Tillage can play an important role in weed control but integrating additional tools always makes for a better strategy, says BASF agronomist Rob Miller.
On this episode of RealAgriculture Soybean School, Miller illustrates this point when he takes a close look at a wheat field from 2023 that received a fall burndown and some light tillage to finish out the year.
Miller says the view from the field’s edge is pretty good, but as he begins his field scout it doesn’t take long to find a cluster of sow thistle that survived the tillage and could be a troublesome challenge for IP soybeans or a dry bean crop.
Digging up these weeds, Miller notes that the small sow thistles have rhizomes that are developing quickly, two to three inches below the ground. “When you come in here early in the year with a high-speed disc it just starts to multiply the issues,” he says. “It will take one plant and turn it into two or three.” (Story continues after the video.)

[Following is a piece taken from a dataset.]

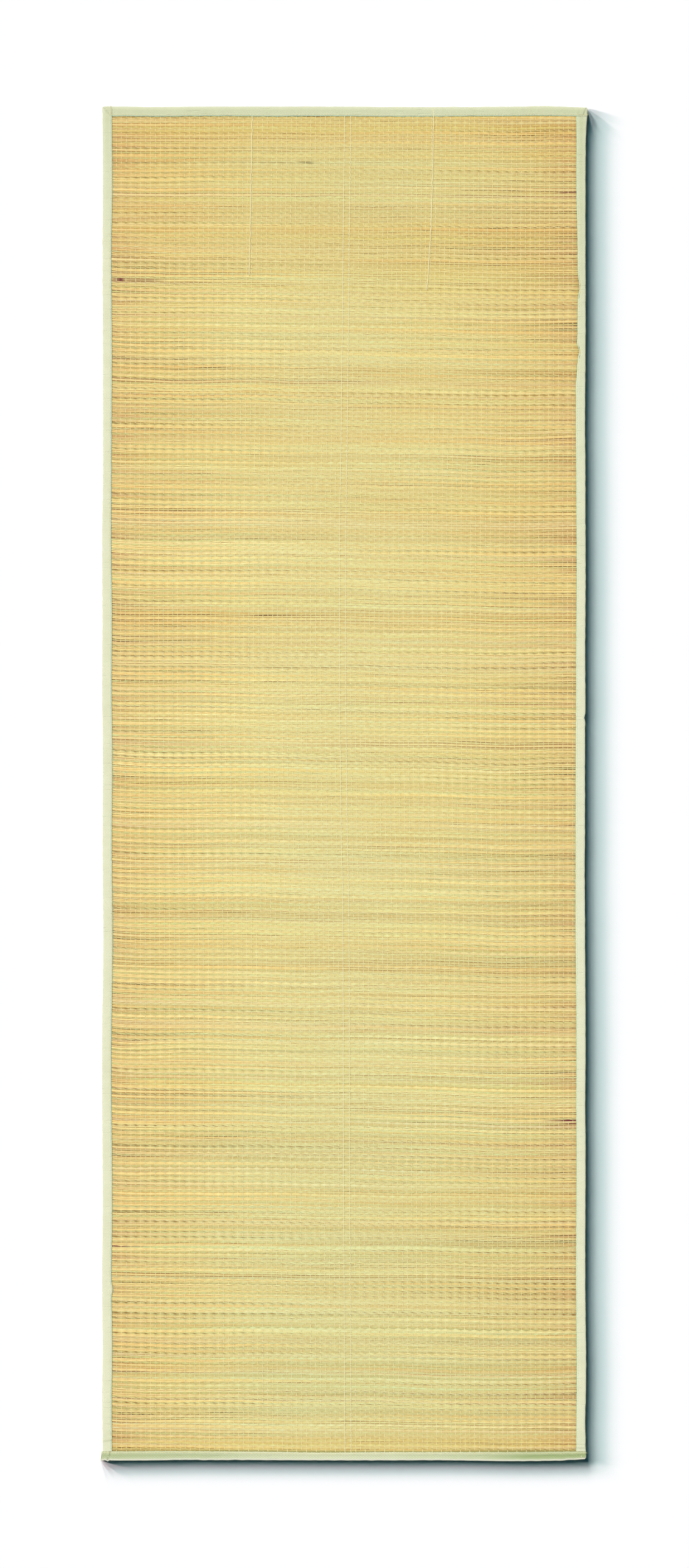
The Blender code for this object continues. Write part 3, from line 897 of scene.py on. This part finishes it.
def buildTape(name, side, seed):
    node = f"binding_{name}"
    places, outerLine, innerLine, start, end = tapeLines(node, side)
    start, end = start + side["ends"][0], end + side["ends"][1]
    stations = stationsAlong(start, end)
    outer, inner = edgeLines(side, seed, stations, places, outerLine, innerLine)
    fromEnds = (stations - start, end - stations)
    closedEnds = [gap for isClosed, gap in zip(side["closed"], fromEnds) if isClosed]
    radius = tape["rounding"]
    for gap in closedEnds:
        short = radius - np.clip(gap, 0, radius)
        outer -= radius - np.sqrt(radius ** 2 - short ** 2)
    share, shift, height, give = (np.array(column) for column in zip(*side["section"]))
    across = outer[:, None] + (inner - outer)[:, None] * share + shift
    roundPucker = 0.6 + 0.4 * rumple(share * 0.01 + shift, seed + 3, 2, 0.01, 0.03)
    pucker = rumple(stations, seed + 2, 7, 0.007, 0.03)[:, None] * roundPucker
    high = height + tape["pucker"] * pucker * give
    torn = side["torn"] * np.exp(-fromEnds[0] / 0.001)[:, None] * (share < 0.3)
    along = np.repeat(stations[:, None], len(share), axis=1) - torn
    shade = pressFolds(side, across, along, high, give)
    for gap in closedEnds:
        rise = np.sqrt(1 - (1 - np.clip(gap / tape["endRounding"], 0.02, 1)) ** 2)[:, None]
        high = tape["middle"] + (high - tape["middle"]) * rise
    high = np.maximum(high, 0.00001)
    x, y = inPlan(side, across, along)
    mesh = loft(f"tape_{name}", np.stack([x, y, high], 2), cloth)
    mesh.set_sharp_from_angle(angle=math.radians(tape["crispAngle"]))

    inward = (outer[:, None] - across) / (outer - inner)[:, None]
    sunk = np.exp(-((inward - 0.52) / 0.28) ** 2)  # the hollow between the seam and the fold, where the drab tint is stronger as painted shade
    lip = np.exp(-((inward - 0.1) / 0.08) ** 2) * (give > 0.1)
    drab = np.interp(stations, *zip(*side["drab"]))[:, None]
    slant = across * side["outward"] * (1 if side["axis"] else -1)
    layers = {
        "crease": shade,
        "inward": inward,
        "drab": drab * (0.45 + 0.55 * sunk),
        "ribbed": side["ribbed"] * (0.6 + 0.4 * sunk),
        "lip": side["lip"] * lip,
        "diagonal": along + slant,  # the two directions of the twill
        "counter": along - slant,
    }
    for key, values in layers.items():
        layer = mesh.attributes.new(key, "FLOAT", "POINT")
        layer.data.foreach_set("value", values.reshape(-1).astype(np.float32))
    mapTape(mesh, len(stations), len(share))
    piece = addObject(f"tape_{name}", mesh)
    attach(piece, "root")
    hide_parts(node)
    end - start
    x, y = inPlan(side, inner + tape["seam"], stations)
    return piece, np.stack([x, y, np.full(len(stations), tape["seamHeight"])], 1)


def mapTape(mesh, count, ring):  # the tape's own map: cut into lengths that lie above each other
    corner = np.empty(len(mesh.loops), np.int32)
    mesh.loops.foreach_get("vertex_index", corner)
    station, position = corner // ring, corner % ring
    starts = [face.loop_start for face in mesh.polygons]
    corners = [face.loop_total for face in mesh.polygons]

    def ofFace(pick, values):  # the least or the greatest value on each corner's face
        return np.repeat(pick.reduceat(values, starts), corners)

    perRow = -(-count // tape["mapRows"])
    cut = ofFace(np.minimum, station) // perRow
    wraps = (ofFace(np.maximum, position) - ofFace(np.minimum, position) > 1) & (position == 0)
    u = (station - cut * perRow) / perRow
    v = (cut + (position + ring * wraps + 0.1) / (ring + 0.3)) / tape["mapRows"]
    layer = mesh.uv_layers.new(name="OFBake")
    layer.data.foreach_set("uv", np.stack([u, v], 1).reshape(-1).astype(np.float32))


stitch = {
    "pitch": 0.0035,
    "length": 0.0024,
    "thickness": 0.00042,
    "lean": 0.1,
    "seed": 5,
}


def stitchTree():
    g, size = geometryGraph("stitchRow", stitch)
    curve = g.add("GeometryNodeMeshToCurve", {"Mesh": size.Geometry})
    sockets = {"Curve": curve, "Length": size.pitch}
    spaced = g.add("GeometryNodeResampleCurve", sockets, mode="LENGTH")
    points = g.add("GeometryNodeCurveToPoints", {"Curve": spaced}, mode="EVALUATED")
    sockets = {"Vertices": 4, "Radius": 0.5, "Depth": 1.0}
    dash = g.add("GeometryNodeMeshCylinder", sockets, fill_type="TRIANGLE_FAN")
    lean = (chance(g, g.add("GeometryNodeInputIndex"), size.seed) - 0.5) * size.lean
    turn = g.add("FunctionNodeAlignRotationToVector", {"Vector": points.sibling("Tangent")}, axis="Z")
    sockets = {"Rotation": turn, "Rotate By": g.combine(0.0, lean, 0.0)}
    turn = g.add("FunctionNodeRotateRotation", sockets)
    scale = g.combine(size.thickness, size.thickness, size.length)
    sockets = {"Points": points, "Instance": dash, "Rotation": turn, "Scale": scale}
    placed = g.add("GeometryNodeInstanceOnPoints", sockets)
    whole = g.add("GeometryNodeRealizeInstances", {"Geometry": placed})
    return finishTree(g, whole, size.material)


def lineMesh(name, points):
    mesh = bpy.data.meshes.new(name)
    mesh.from_pydata(points.tolist(), [(i, i + 1) for i in range(len(points) - 1)], [])
    return mesh


# loose threads

looseThread = {
    "width": 0.001,
    "thickness": 0.00028,
    "sides": 8,
    "step": 0.0016,
    "smoothing": 9,  # steps over which the route's corners are rounded; odd
    "sway": 0.00025,
    "ripple": 0.00004,  # in height
}
looseRoutes = {  # x, y and height at the ends and the turns of each thread
    "left": [
        (-0.1161, 0.84, 0.00215), (-0.1161, 0.837, 0.00232), (-0.1165, 0.79, 0.00232),
        (-0.1175, 0.742, 0.00232), (-0.1188, 0.67, 0.00232), (-0.1197, 0.638, 0.00232),
    ],
    "right": [
        (0.1112, 0.8472, 0.00318), (0.1121, 0.841, 0.00316), (0.1121, 0.8365, 0.00232),
        (0.1112, 0.788, 0.00232), (0.1092, 0.709, 0.00232), (0.106, 0.655, 0.00232),
        (0.1038, 0.619, 0.00232),
    ],
}


def buildLooseThread(name, stops):
    stops = np.array(stops)
    lengths = np.concatenate([[0], np.cumsum(np.linalg.norm(np.diff(stops, axis=0), axis=1))])
    steps = np.arange(0, lengths[-1], looseThread["step"])
    width, thickness, size = (looseThread[key] for key in ("width", "thickness", "smoothing"))
    smooth = np.hanning(size) / np.hanning(size).sum()
    path = np.stack([np.interp(steps, lengths, stops[:, axis]) for axis in range(3)], 1)
    for axis in range(3):
        padded = np.pad(path[:, axis], size // 2, mode="reflect", reflect_type="odd")
        path[:, axis] = np.convolve(padded, smooth, "valid")
    path[:, 0] += looseThread["sway"] * rumple(steps, 31, 4, 0.012, 0.06)
    path[:, 2] += looseThread["ripple"] * rumple(steps, 33, 3, 0.009, 0.03)
    turn = np.arange(looseThread["sides"]) * (2 * math.pi / looseThread["sides"])
    ring = np.stack([np.cos(turn) * width, turn * 0, np.sin(turn) * thickness], 1) / 2
    piece = addObject(name, loft(name, path[:, None] + ring, looseFinish))
    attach(piece, "root")
    return piece


# stage

stage = {
    "reach": 30.0,  # half the floor's side
    "drop": 0.0002,  # how far the floor lies below the mat
    "grey": 0.84,
    "worldLight": 0.004,  # where the camera doesn't look
    "photoRows": 2576,
    "pixel": 0.00076473,  # metres on the mat
    "aim": (0.0001, -0.0002),  # the place in the middle of the photo
    "lens": 85,  # mm, as is the sensor
    "sensor": 36,
}
# the lights that shape the shadow: strength, height, bearing and softness in degrees, tint
lowLights = [
    (8.6, 4.5, 145, 3.2, (1, 0.67, 0.73)), (8.5, 4.5, 165, 3.2, (1, 0.67, 0.73)),
    (3.95, 6.5, 105, 4.5, (1, 0.84, 0.87)), (3.95, 6.5, 125, 4.5, (1, 0.84, 0.87)),
    (2.95, 6.5, 165, 4.5, (1, 0.84, 0.87)), (1.45, 9.5, 105, 6.5, (0.69, 0.98, 0.9)),
    (4.05, 9.5, 125, 6.5, (0.69, 0.98, 0.9)), (1.3, 9.5, 145, 6.5, (0.69, 0.98, 0.9)),
    (2.8, 9.5, 165, 6.5, (0.69, 0.98, 0.9)), (0.83, 14, 105, 9, (0.4, 0.92, 1)),
]


def buildFloor():
    reach, drop, grey = stage["reach"], stage["drop"], stage["grey"]
    corners = [(x * reach, y * reach, -drop) for x, y in ((-1, -1), (1, -1), (1, 1), (-1, 1))]
    mesh = bpy.data.meshes.new("floor")
    mesh.from_pydata(corners, [], [(0, 1, 2, 3)])
    material, _, inputs = newMaterial("floorFinish", 0.9)
    inputs["Base Color"].default_value = (grey, grey, grey, 1)
    inputs["Specular IOR Level"].default_value = 0.0
    mesh.materials.append(material)
    item = addObject("floor", mesh)
    return item


def addSun(name, strength, elevation, bearing, softness, tint, receivers):
    # bearing is where the light comes from, in degrees from +X towards +Y
    light = bpy.data.lights.new(name, "SUN")
    light.energy = strength
    light.angle = math.radians(softness)
    light.color = tint
    sun = addObject(name, light)
    sun.rotation_euler = (0, math.radians(90 - elevation), math.radians(bearing))
    sun.light_linking.receiver_collection = receivers


print("helpers ready")
straw = strawMaterial()
thread = threadMaterial("threadFinish", colour(237, 225, 160), colour(247, 238, 185))
paleThread = threadMaterial("paleThreadFinish", colour(242, 232, 172), colour(250, 243, 196))
looseFinish = threadMaterial("looseThreadFinish", colour(255, 242, 188), colour(255, 249, 204))
cloth = tapeMaterial()

strawGraph = strawTree()
straws = []
for part in range(strawSizes["parts"]):
    straws.append(grow(f"straw_weft_{part + 1}", strawGraph, {"part": part}, straw))
for name, marks in {"split": paintedSplitShades, "blackened": blackened, "reddened": reddened}.items():
    markStraws(straws, name, marks)
print("straws woven:", [len(item.data.polygons) for item in straws])

threadGraph = threadTree()
middle = {"skipMiddle": 0, "float": 1.0, "threadLift": 0.00064, "threadWidth": 0.0009}
threads = [
    grow("warp_threads_left", threadGraph, {"first": 0, "last": 47}, thread),
    grow("warp_threads_right", threadGraph, {"first": 48, "last": 95}, thread),
    grow("warp_middle_left", threadGraph, {"first": 47, "last": 47, **middle}, paleThread),
    grow("warp_middle_right", threadGraph, {"first": 48, "last": 48, **middle, "sway": 0.0008}, paleThread),
]
print("warps threaded:", [len(item.data.polygons) for item in threads])

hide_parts("straw_panel")
for slot, pieces in {"straw": straws, "thread": threads}.items():
    for item in pieces:
        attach(item, "root")

tapes, rows = {}, {}
for number, (name, side) in enumerate(tapeSides.items()):
    tapes[name], rows[name] = buildTape(name, side, 40 + 7 * number)
print("tapes folded:", [len(piece.data.polygons) for piece in tapes.values()])

stitchGraph = stitchTree()
stitches = []
for name, row in rows.items():
    stitches.append(grow(f"stitches_{name}", stitchGraph, {}, thread, lineMesh(f"row_{name}", row)))
    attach(stitches[-1], "root")
print("stitches sewn:", [len(piece.data.polygons) for piece in stitches])

loose = [buildLooseThread(f"loose_thread_{name}", stops) for name, stops in looseRoutes.items()]
print("loose threads laid")

floor = buildFloor()
matGroup = bpy.data.collections.new("matLightReceivers")
floorGroup = bpy.data.collections.new("floorLightReceivers")
floorGroup.objects.link(floor)
for item in straws + threads + list(tapes.values()) + stitches + loose:
    matGroup.objects.link(item)

addSun("softOverhead", 2.265, 80, 135, 120, (0.995, 1, 0.995), matGroup)
addSun("floorFill", 0.125, 80, 135, 120, (0, 0.72, 1), floorGroup)
addSun("upperLeft", 1.2, 42, 125, 14, (1, 0.98, 0.95), matGroup)
for number, light in enumerate(lowLights):
    addSun(f"floorLight{number}", *light, floorGroup)

world = bpy.data.worlds.new("studio")
bpy.context.scene.world = world
world.use_nodes = True
g = Graph(world.node_tree)
# white for the camera, nearly no light for the rest
seen = g.add("ShaderNodeLightPath", out="Is Camera Ray")
sky = world.node_tree.nodes["Background"]
connect(g, stage["worldLight"] + (1 - stage["worldLight"]) * seen, sky.inputs["Strength"])
sky.inputs["Color"].default_value = (1, 1, 1, 1)

view = bpy.context.scene.view_settings
view.view_transform = "Standard"
view.look = "None"

lens = bpy.data.cameras.new("camera")
lens.lens = stage["lens"]
lens.sensor_width = stage["sensor"]
lens.clip_start, lens.clip_end = 0.1, 50
camera = addObject("camera", lens)
frameHeight = stage["photoRows"] * stage["pixel"]
camera.location = (*stage["aim"], frameHeight * lens.lens / lens.sensor_width)
bpy.context.scene.camera = camera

Until there’s more growth, it’s difficult for tillage or a burndown herbicide to control these weeds.”It just tends to clip it,” says Miller. “It’s really tough to penetrate and get that into the roots until we start to get a little later into the season and get a bit more green growth.”

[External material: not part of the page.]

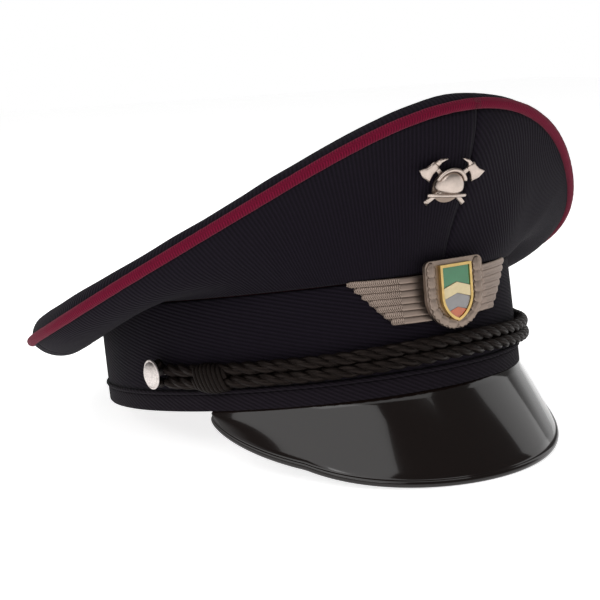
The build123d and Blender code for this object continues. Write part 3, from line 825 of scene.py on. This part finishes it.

If IP soybeans emerge before those weeds are controlled, they can be a challenge to take out, says Miller. In the video, he shares control options for herbicide tolerant soybeans, including increasing glyphosate rates and adding a second mode of action to the spray tank.
“You’re not going to eliminate it all just in one year. It’s going to be a three- to five-year process, ” says Miller. He recommends growers get out and scout, know the weeds in their fields, and don’t rely only on tillage as an effective means of weed control.